The turmoil in the Liberal Democrats has put the pressure on both the main parties. David Cameron could hardly face a more favourable scenario- not only a groggy government but now a Liberal Democrat party apparently determined to spend the best part of two months arguing with itself about what it exists for. But it also means that the Tories need not just a good result in May but a very good result. A strong performance in London, rolling back the Liberal advances in areas like Calderdale and Kirklees and gaining those elusive toe-holds in the big northern metropolitan authorities will be even more necessary to demonstrate that the Cameron revolution has momentum- and brings results.
The Government will smell an opportunity to halt the insidious Liberal advance in the cities where they claim to be the only challenger to Labour. To see a swathe of Labour wards falling to a party which is trying to recover from civil war will be even worse news that that already anticipated.
I am not sure how grateful Liberal Democrat councillors and candidates will be at the solicitude shown by the parliamentary party to get the leadership battle over before the May deadline. At least they will acknowledge the small mercy that the party was not tempted by the utterly dotty idea of postponing the contest (but not, of course, the war) until after the local elections!
It will be bad enough if the party frames the contest as a choice between ideologies: the economic liberalism of the “modernisers” (where have we heard that expression before?) against public funded social liberalism. A Faustian battle for the soul of the party may be dramatic but as a form of catharsis it has its drawbacks – as the Tories have taken a long time to discover.
So what of the local government battlefield? Well, the place not to start is with the party estimates of their own chances- that is part of the spin. The Tories will understate their hoped-for gains to maximise the impact of a good outcome. Labour will do the opposite. The Liberals, if they have any sense, will try to focus expectations on a handful of councils where the pendulum swung so violently against them last time that they have a reasonable hope of a come-back – the London Borough of Richmond comes to mind.;
The best test will be the Rawlings/Thresher calculation of national equivalent vote: in other words, if the outcome of the local elections were reproduced across all councils what would the final tallies look like.

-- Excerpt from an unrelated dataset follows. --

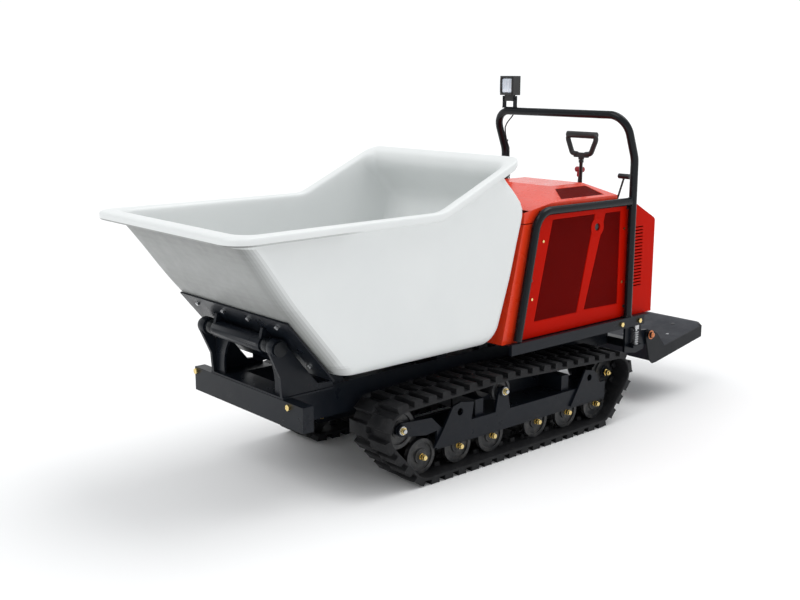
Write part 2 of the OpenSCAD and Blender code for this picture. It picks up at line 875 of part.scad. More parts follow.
module lamp_bracket() {
    color("#1d1f21") {
        block([top_bar_x - 14, lamp_y - 40, rail_top_z + rail_r - 3],
              [top_bar_x + 14, lamp_y + 40, rail_top_z + rail_r + 2]);
        for (y = [lamp_y - 40, lamp_y + 34])
            difference() {
                block([top_bar_x - 12, y, rail_top_z + rail_r + 2], [top_bar_x + 12, y + 6, 1542]);
                y_rod(5, y - 1, y + 7, lamp_pivot);
            }
        y_rod(5, lamp_y - 46, lamp_y + 46, lamp_pivot);
    }
}

module work_lamp() {
    color("#151718") difference() {
        union() {
            block([top_bar_x - 28, lamp_y - 46, lamp_z - 46],
                  [top_bar_x + 26, lamp_y + 46, lamp_z + 50]);
            block([top_bar_x - 9, lamp_y - 30, 1516], [top_bar_x + 9, lamp_y + 30, lamp_z - 40]);
        }
        y_rod(5 + axle_fit, lamp_y - 60, lamp_y + 60, lamp_pivot);
        block([top_bar_x + 18, lamp_y - 36, lamp_z - 36],
              [top_bar_x + 27, lamp_y + 36, lamp_z + 40]);
    }
}

module lamp_lens() {
    color("#9fb4c8") block([top_bar_x + 18, lamp_y - 36, lamp_z - 36],
                           [top_bar_x + 23, lamp_y + 36, lamp_z + 40]);
}

// The lamp's lead: out of the foot of the bracket, across the corner and down the post
cable_route = [[-722, -292, 1476], [-722, -300, 1466], [-723, -312, 1450], [-726, -332, 1432],
               [-730, -352, 1416], [-736, -372, 1400], [-744, -390, 1380], [-752, -396, 1350],
               [-764, -397, 1310], [-782, -396, 1270], [-784, -396, 1200], [-784, -394, 1120],
               [-784, -382, 1080], [-784, -370, 1060], [-784, -368, console_z]];

module lamp_cable() {
    color("#101112") {
        swept_bar(cable_route, 3.5, [1, 0, 0.2], 8);
        // clips that hold the lead to the post
        for (at = [[-764, 1310], [-784, 1200], [-784, 1128]])
            block([at[0] - 6, -407, at[1] - 5], [at[0] + 6, -391, at[1] + 5]);
        block([-727, -296, 1462], [-714, -288, 1472]);
    }
}

// ---------------------------------------------------------------- operator step

module platform_mount() {
    top = deck_top_z - 6;
    color("#1b1d1f") both_sides() {
        difference() {
            union() {
                plate_xz([[-812, top], [-812, 305], [-900, 290], [-960, 300], [-1006, 350],
                          [-1010, 380], [-990, 396], [-940, 400], [-930, top]], 372, 384);
                y_rod(22, 372, 386, step_pivot);
            }
            y_rod(12.2, 360, 400, step_pivot);
        }
        block([-905, 384, 330], [-835, 420, 342]);
    }
    color("#9c5a3c") both_sides() {
        y_rod(12, 366, 408, step_pivot);
        y_hex(17, 408, 418, step_pivot);
    }
    color("#1b1d1f") block([-950, -372 + seam, 305], [-900, 372 - seam, 345]);
}

module platform_spring() {
    color("#c9ccce") both_sides() {
        for (k = [0:5])
            translate([-870, 402, 346 + 12 * k]) rotate_extrude() translate([12, 0]) circle(r = 3);
        translate([-870, 402, 342]) cylinder(r = 8, h = 80);
        translate([-870, 402, 422]) cylinder(r = 16, h = deck_top_z - 6 - 422);
    }
}

module platform_step() {
    rear_x = -1515;
    corner = 60;
    cheek = [388, 396];
    side = [[-985, 398], [-1034, 383], [-1066, 362], [-1131, 288], [rear_x + corner, 345],
            [rear_x + corner, 286], [-1060, 215], [-1030, 214], [-1004, 240], [-966, 362],
            [-970, 388]];
    tread = [[-1118, 286], [-1140, 282], [-1490, 344], [rear_x, 346], [rear_x, 338],
             [-1490, 334], [-1140, 272], [-1112, 276]];
    color("#23282e") {
        difference() {
            union() {
                both_sides() plate_xz(side, cheek[0], cheek[1]);
                both_sides() y_rod(24, cheek[0], cheek[1], step_pivot);
            }
            y_rod(12 + axle_fit, -420, 420, step_pivot);
        }
        intersection() {
            plate_xz(tread, -cheek[0], cheek[0]);
            translate([0, 0, 200]) linear_extrude(200)
                polygon([[-1100, cheek[0]], [rear_x + corner, cheek[0]],
                         [rear_x, cheek[0] - corner], [rear_x, corner - cheek[0]],
                         [rear_x + corner, -cheek[0]], [-1100, -cheek[0]]]);
        }
        // rear flange, mitred into the cheeks
        translate([0, 0, 286]) linear_extrude(59)
            polygon([[rear_x + corner, cheek[1]], [rear_x, cheek[1] - corner],
                     [rear_x, corner - cheek[1]], [rear_x + corner, -cheek[1]],
                     [rear_x + corner, -cheek[0]], [rear_x + 7, corner - cheek[0]],
                     [rear_x + 7, cheek[0] - corner], [rear_x + corner, cheek[0]]]);
        plate_xz([[-1058, 215], [-1066, 215], [-1122, 280], [-1114, 280]], -cheek[0], cheek[0]);
    }
}

// ---------------------------------------------------------------- levers

travel_pivot = [-895, 940];
dump_pivot = [-929, 930];
parking_pivot = [-894, 945];
loop_foot_z = 1246;

module travel_lever() {
    color("#1a1c1d") difference() {
        union() {
            y_rod(16, -20, 20, travel_pivot);
            translate([travel_pivot[0], 0, travel_pivot[1]])
                cylinder(r = 9, h = loop_foot_z - 30 - travel_pivot[1]);
            translate([travel_pivot[0], 0, loop_foot_z - 34]) cylinder(r = 13, h = 14);
        }
        y_rod(6 + axle_fit, -30, 30, travel_pivot);
        translate([travel_pivot[0], 0, 1200]) cylinder(r = 5 + axle_fit, h = 60);
    }
}

module travel_handle() {
    half = loop_w / 2;
    grip_z = loop_top_z - 17;
    loop_route = rounded_route(
        [[travel_pivot[0], -26, loop_foot_z + 8], [travel_pivot[0], -60, loop_foot_z + 12],
         [travel_pivot[0], -half + 12, grip_z], [travel_pivot[0], half - 12, grip_z],
         [travel_pivot[0], 60, loop_foot_z + 12], [travel_pivot[0], 26, loop_foot_z + 8]],
        [18, 20, 20, 18], 4);
    color("#161718") {
        translate([travel_pivot[0], 0, 1205]) cylinder(r = 5, h = 40);
        translate([travel_pivot[0], 0, loop_foot_z - 18]) cylinder(r = 15, h = 12);
        block([travel_pivot[0] - 10, -42, loop_foot_z - 8], [travel_pivot[0] + 10, 42, loop_foot_z + 16]);
        swept_bar(loop_route, 13, [1, 0, 0], 12);
        y_rod(17, -half + 20, half - 20, [travel_pivot[0], grip_z]);
    }
}

module dump_lever() {
    color("#a01822") {
        difference() {
            union() {
                y_rod(12, -66, -44, dump_pivot);
                translate([dump_pivot[0], -55, dump_pivot[1]]) rotate([-5, 0, 0])
                    cylinder(r = 6, h = 216);
            }
            y_rod(5 + axle_fit, -80, -30, dump_pivot);
        }
        translate([dump_pivot[0], -55, dump_pivot[1]]) rotate([-5, 0, 0])
            translate([0, 0, 208]) cylinder(r = 9, h = 34);
        translate([dump_pivot[0], -55, 1173]) rotate([-90, 0, 0]) cylinder(r = 11, h = 44);
    }
}

module parking_lever() {
    top = [-912, 262, 1160];
    foot = [parking_pivot[0], 229, 1020];
    color("#161718") {
        difference() {
            union() {
                y_rod(13, 220, 238, parking_pivot);
                swept_bar([[parking_pivot[0], 229, parking_pivot[1]], foot, top], 5, [1, 0, 0], 12);
            }
            y_rod(5 + axle_fit, 200, 250, parking_pivot);
        }
        y_rod(13, 230, 296, [top[0], top[2]]);
    }
}

module frame_bolts() {
    color("#cdb45f") {
        x_hex(13, 1148, 1158, 302, 414);
        x_hex(13, 1148, 1158, -376, 414);
        both_sides() for (x = [-708, -846])
            y_hex(12, deck_rail_y[1], deck_rail_y[1] + 9, [x, 474]);
        // screws of the side panels
        both_sides() for (at = [[-171, 929], [-745, 932], [-745, 673], [-105, 675]])
            y_rod(6, panel_y[1], panel_y[1] + 4, at);
    }
    // pivots of the three levers, held in the console
    color("#6b6f73") {
        y_rod(6, -30, 30, travel_pivot);
        y_rod(5, -80, -32, dump_pivot);
        y_rod(5, 206, 252, parking_pivot);
    }
}

// ---------------------------------------------------------------- nodes

main_rail_left();
main_rail_right();
cross_members();
hinge_uprights();
bumper_beam();
hinge_pin();
engine_deck();
track_frame_left();
track_frame_right();
track_belt_left();
track_belt_right();
wheel_axles();
drive_motors();
handrail_hoop();
side_guards();
front_cowl();
side_panel_left();
side_panel_right();
rear_console();
engine_block();
fuel_tank();
hydraulic_tank();
hydraulic_pump();
muffler();
lamp_bracket();
lamp_cable();
platform_mount();
platform_spring();
frame_bolts();
tub_shell();
tub_cradle();
tub_bolts();
cylinder_barrel();
cylinder_rod();
engine_hood();
platform_step();
travel_lever();
travel_handle();
dump_lever();
parking_lever();
work_lamp();
lamp_lens();
sprocket_left();
sprocket_right();
idler_left();
idler_right();
carrier_left();
carrier_right();
road_wheel(1, 1);  // wheel_left_1
road_wheel(2, 1);  // wheel_left_2
road_wheel(3, 1);  // wheel_left_3
road_wheel(4, 1);  // wheel_left_4
road_wheel(5, 1);  // wheel_left_5
road_wheel(6, 1);  // wheel_left_6
road_wheel(1, -1);  // wheel_right_1
road_wheel(2, -1);  // wheel_right_2
road_wheel(3, -1);  // wheel_right_3
road_wheel(4, -1);  // wheel_right_4
road_wheel(5, -1);  // wheel_right_5
road_wheel(6, -1);  // wheel_right_6
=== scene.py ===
"""Looks of the rubber-tracked power wheelbarrow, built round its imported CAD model."""

import json
import math

import bmesh
import bpy
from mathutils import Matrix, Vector


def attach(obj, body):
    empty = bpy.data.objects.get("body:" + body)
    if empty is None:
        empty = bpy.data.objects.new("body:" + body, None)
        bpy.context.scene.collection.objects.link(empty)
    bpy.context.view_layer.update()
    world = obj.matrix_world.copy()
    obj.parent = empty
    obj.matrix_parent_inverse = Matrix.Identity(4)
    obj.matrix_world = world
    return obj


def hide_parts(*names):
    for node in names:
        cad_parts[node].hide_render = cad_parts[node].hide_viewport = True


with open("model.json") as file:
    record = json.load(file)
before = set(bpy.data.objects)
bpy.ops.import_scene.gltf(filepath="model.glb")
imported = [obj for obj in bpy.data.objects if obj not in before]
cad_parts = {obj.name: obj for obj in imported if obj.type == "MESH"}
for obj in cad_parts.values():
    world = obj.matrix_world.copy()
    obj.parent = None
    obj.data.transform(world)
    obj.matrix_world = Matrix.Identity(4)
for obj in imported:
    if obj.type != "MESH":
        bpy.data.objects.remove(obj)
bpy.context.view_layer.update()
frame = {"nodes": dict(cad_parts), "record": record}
NODES = frame["nodes"]

# ------------------------------------------------------------------ camera

CAM_AT = Vector((3.416, 3.553, 1.677))
CAM_YAW = math.radians(228.97)
CAM_PITCH = math.radians(-12.08)
CAM_LENS = 48.6


def add_camera():
    data = bpy.data.cameras.new("camera")
    data.lens = CAM_LENS
    data.sensor_width = 36
    data.clip_end = 200
    cam = bpy.data.objects.new("camera", data)
    bpy.context.scene.collection.objects.link(cam)
    look = Vector((math.cos(CAM_YAW) * math.cos(CAM_PITCH),
                   math.sin(CAM_YAW) * math.cos(CAM_PITCH), math.sin(CAM_PITCH)))
    cam.location = CAM_AT
    cam.rotation_euler = look.to_track_quat("-Z", "Y").to_euler()
    bpy.context.scene.camera = cam


add_camera()

# ------------------------------------------------------------------ materials


class Nodes:
    """Small helper that adds nodes to one material's tree."""

    def __init__(self, name):
        self.mat = bpy.data.materials.new(name)
        self.mat.use_nodes = True
        self.tree = self.mat.node_tree
        self.bsdf = self.tree.nodes["Principled BSDF"]
        coord = self.tree.nodes.new("ShaderNodeTexCoord")
        self.at = coord.outputs["Object"]

    def link(self, a, b):
        self.tree.links.new(a, b)

    def set(self, **values):
        for key, value in values.items():
            self.bsdf.inputs[key.replace("_", " ")].default_value = value

    def noise(self, scale, detail=3.0, rough=0.55, stretch=None):
        n = self.tree.nodes.new("ShaderNodeTexNoise")
        n.inputs["Scale"].default_value = scale
        n.inputs["Detail"].default_value = detail
        n.inputs["Roughness"].default_value = rough
        source = self.at
        if stretch:
            m = self.tree.nodes.new("ShaderNodeMapping")
            m.inputs["Scale"].default_value = stretch
            self.link(self.at, m.inputs["Vector"])
            source = m.outputs["Vector"]
        self.link(source, n.inputs["Vector"])
        return n.outputs["Fac"]

    def grey(self, fac, low, high, start=0.3, end=0.7):
        m = self.tree.nodes.new("ShaderNodeMapRange")
        m.inputs["From Min"].default_value = start
        m.inputs["From Max"].default_value = end
        m.inputs["To Min"].default_value = low
        m.inputs["To Max"].default_value = high
        self.link(fac, m.inputs["Value"])
        return m.outputs["Result"]

    def mix(self, fac, a, b):
        m = self.tree.nodes.new("ShaderNodeMix")
        m.data_type = "RGBA"
        for value, socket in ((fac, m.inputs["Factor"]), (a, m.inputs[6]), (b, m.inputs[7])):
            if hasattr(value, "is_linked"):
                self.link(value, socket)
            elif isinstance(value, (int, float)):
                socket.default_value = value
            else:
                socket.default_value = (*value, 1)
        return m.outputs[2]

    def math(self, op, a, b):
        m = self.tree.nodes.new("ShaderNodeMath")
        m.operation = op
        for value, socket in ((a, m.inputs[0]), (b, m.inputs[1])):
            if hasattr(value, "is_linked"):
                self.link(value, socket)
            else:
                socket.default_value = value
        return m.outputs[0]

    def axis(self, which):
        s = self.tree.nodes.new("ShaderNodeSeparateXYZ")
        self.link(self.at, s.inputs[0])
        return s.outputs[which]

    def normal_z(self):
        g = self.tree.nodes.new("ShaderNodeNewGeometry")
        s = self.tree.nodes.new("ShaderNodeSeparateXYZ")
        self.link(g.outputs["True Normal"], s.inputs[0])
        return s.outputs[2]

    def bump(self, height, strength, distance):
        b = self.tree.nodes.new("ShaderNodeBump")
        b.inputs["Strength"].default_value = strength
        b.inputs["Distance"].default_value = distance
        self.link(height, b.inputs["Height"])
        self.link(b.outputs["Normal"], self.bsdf.inputs["Normal"])

    def color(self, socket):
        self.link(socket, self.bsdf.inputs["Base Color"])

    def rough(self, socket):
        self.link(socket, self.bsdf.inputs["Roughness"])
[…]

In 2002 – the last time these seats were contested – the Tories emerged with 34 per cent of the vote, Labour with 33 per cent and the Liberal Democrats with 27 per cent. A much smaller clutch of elections in 2004 (no London boroughs) produced 38 per cent, 26 per cent and 29 per cent respectively.
Of the 4,375 seats being contested in 177 English councils the Tories emerged from the last test with 1,490 seats, Labour 1,753 and Liberals 887. The Tories may have no seats in Manchester, Liverpool or Newcastle but they control Trafford so may hope to nudge into neighbouring wards in Manchester. Dudley, Walsall and Coventry (thanks to a casting vote) carry the Tory flag in the Midlands where they control Birmingham with Liberal Democrat support (in Leeds the favour is returned).
In London Kingston and Croydon will be battle-grounds (along with Richmond where the Tories creamed the Liberals last time round) but the party thinks that recent by-election form gives it cautious hopes of gaining a presence in Barking and Dagenham, Tower Hamlets and Newham. London also has a clutch of councils with no overall control including Lambeth (where seven Tories sustain the Liberal Democrat administration), Southwark, Havering and Harrow.
Local Government elections are funny things. The reality of victory or defeat is implacable for individual councillors. But for the national parties what matters is who tells the most convincing story- remember when Kenneth Baker, the Tory chairman, turned a national trouncing into a PR triumph based entirely on the results in Wandsworth?
Within Labour no-one seriously disputes the resigned expectation of a bad night. But for David Cameron and Liberal Democrat X the narrative will be everything. The stakes are far too huge to leave the outcome to chance!